Abschüsse wie jener in Großarl, bei dem auch eine Bache erlegt wurde, seien jedenfalls wichtig, um die Verbreitung zu verlangsamen. "Wenn die Wildschweine einmal da sind, pflanzen sie sich sehr schnell fort", sagt Sulzberger. Prognosen aufzustellen, ab wann es im Pongau zu ähnlichen Problemen wie im Lungau kommen könnte, sei daher kaum möglich.
Zahlen zu den Abschüssen im Detail
Vier Schwarzwildabschüsse in einem Jahr waren bis Ende 2023 der Maximalwert im Pongau. Dieser wurde 2015 und 2021 erreicht.

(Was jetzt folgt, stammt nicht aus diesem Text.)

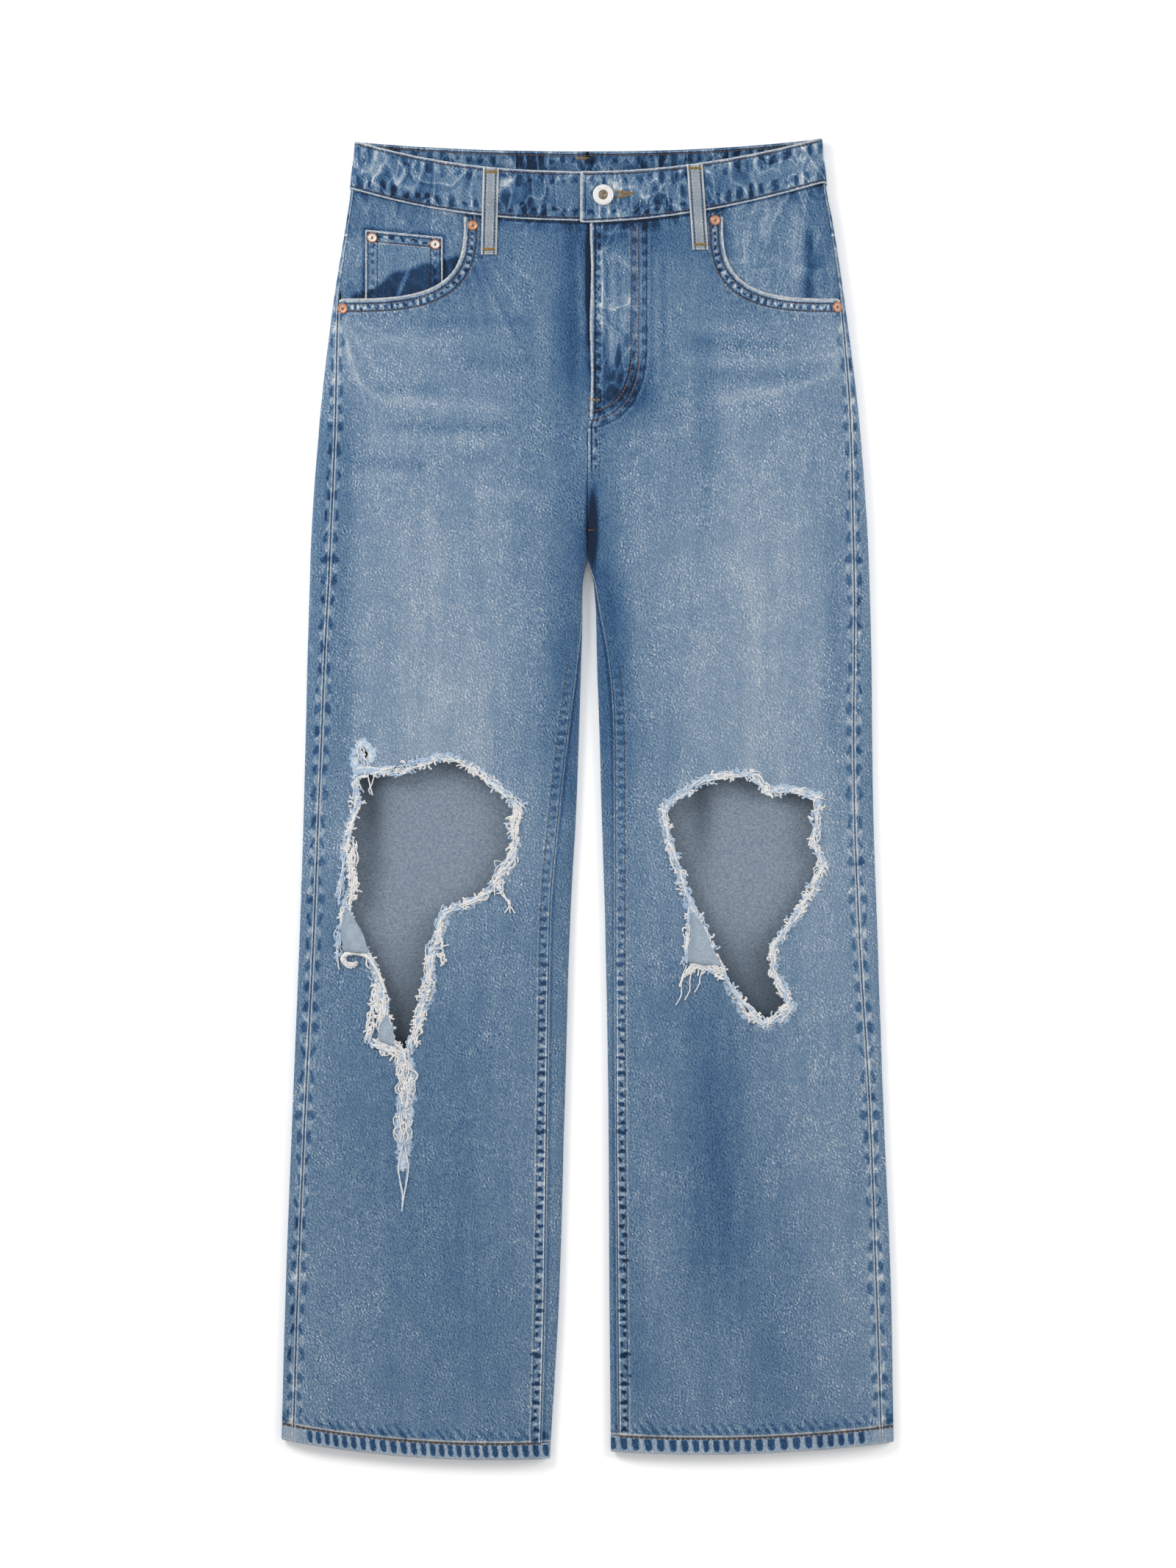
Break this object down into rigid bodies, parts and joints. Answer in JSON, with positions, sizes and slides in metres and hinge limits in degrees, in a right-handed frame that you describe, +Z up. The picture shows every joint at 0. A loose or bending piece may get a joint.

Bis 2015 gab es zumindest seit 1998 gar keine gemeldeten Abschüsse im Bezirk. Seither liegt die Zahl jährlich zwischen null und vier.
Im Lungau explodierte die Zahl der erlegten Wildschweine im Jahr 2023 und erreichte mit 42 ein Allzeithoch. Der bisherige Maximalwert wurde mit 25 Abschüssen im Jahr 2021 erreicht.
Erste vereinzelte Abschüsse wurden im Lungau ab 2008 gemeldet. Seit zehn Jahren steigen die Zahlen stark an.